Stanford should be ashamed of their lack of support for student mental health services. It's nice to have Professor Joshi as a resource, but how about following the example of El Camino hospital and funding some counselors in the schools? And then how about opening an inpatient facility? I for one pledge that I will give no more financial support to Stanford Hospital or LPCH until they open an inpatient adolescent psychiatric unit. And as long as PAUSD continues smeared in the national press, we should make an effort to be sure that Stanford gets smeared along with it for letting this happen in their backyard without providing any real support to treat these kids.

On top of this, where is all of that mental health "millionaire tax" going? There are plenty of people in this community paying that tax. It would be nice if there were actually some benefits to the community from it.


6 people like this
Posted by concerned parent
a resident of Greenmeadow
on May 25, 2015 at 10:24 pm

I agree with poster, "Stanford", that Stanford Child and Adolescent Psychiatry Dept is woefully lacking basic services including availability of clinical psychologists that have completed their training (that is, are hired on as staff, or what's call "attendings" not postdocs). The postdocs only see your kid for one year on a Sept-Aug calendar, and then your kid must switch to a new one (so if your kid starts after Sept, they see the post doc even less time before needing to change psychologists). This lack of trained staff and continuity of services really hurts and makes our community more vulnerable. The system at Stanford is set up to train PhD psychologists at the expense of our children. Also, continuity with a psychiatrists there is hard to find, as they have tremendous staff turnover. Dr. Joshi Shashank, their celebrity doctor has been pretty much unavailable to new patients for years (except maybe those with some kind of connections). Nor do they have basic family therapy either; bad set up all around.


5 people like this
Posted by Correct
a resident of Barron Park
on May 26, 2015 at 11:05 am

Shame onStanford is absolutely right. It is criminal the way they overcharge, put false charges on hospital bills, double bill, expand, overpay administrators, and expand again.

Their inpatient care is often negligent, med students are under supervised and given too much liberty, attending docs disappear. Packard has NO pediatric E/R, leaving
Children stranded for hours in an adult E/R. There should be pediatric/adolescent mental health services there and plenty of beds for such.

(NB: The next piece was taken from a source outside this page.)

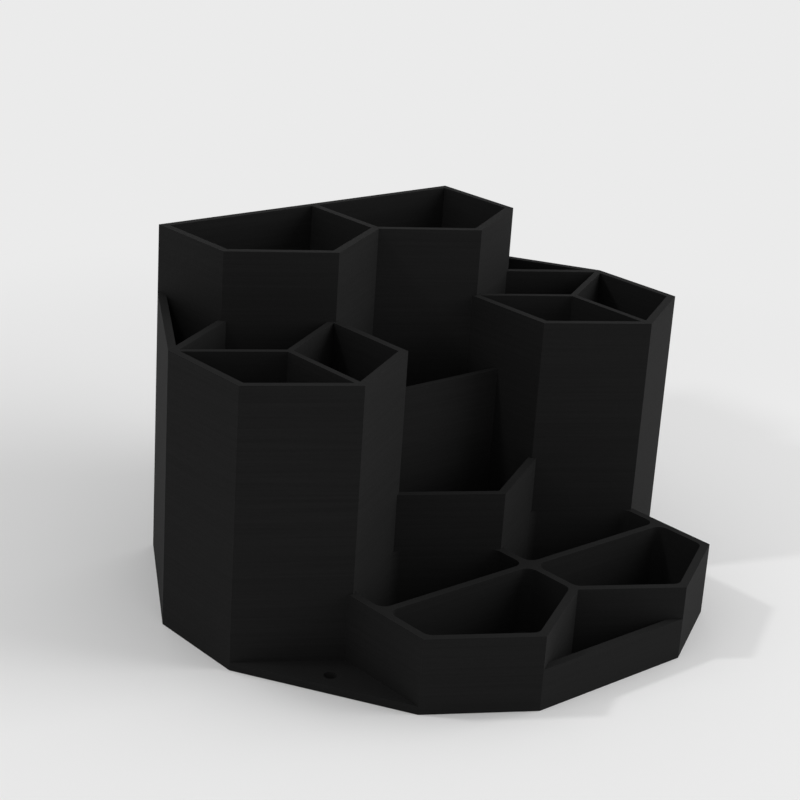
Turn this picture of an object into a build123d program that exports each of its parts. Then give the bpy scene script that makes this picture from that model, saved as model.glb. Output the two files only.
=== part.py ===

With all their wealth from excessively high rates and billionaire alumni donations, a school and hospital that promotes itself as a world class facility has NO no no excuse for claiming poverty and turning a cold shoulder of irresponsibility.


13 people like this
Posted by Thank you
a resident of College Terrace
on May 26, 2015 at 8:45 pm

Sarah and Mamon, thank you so much for bravely speaking out about your experiences and the inexcusable absence of appropriate adolescent in-patient psychiatric facilities in our community. There are many more of us who have had similar experiences but are too fearful to speak up.


Sorry, but further commenting on this topic has been closed.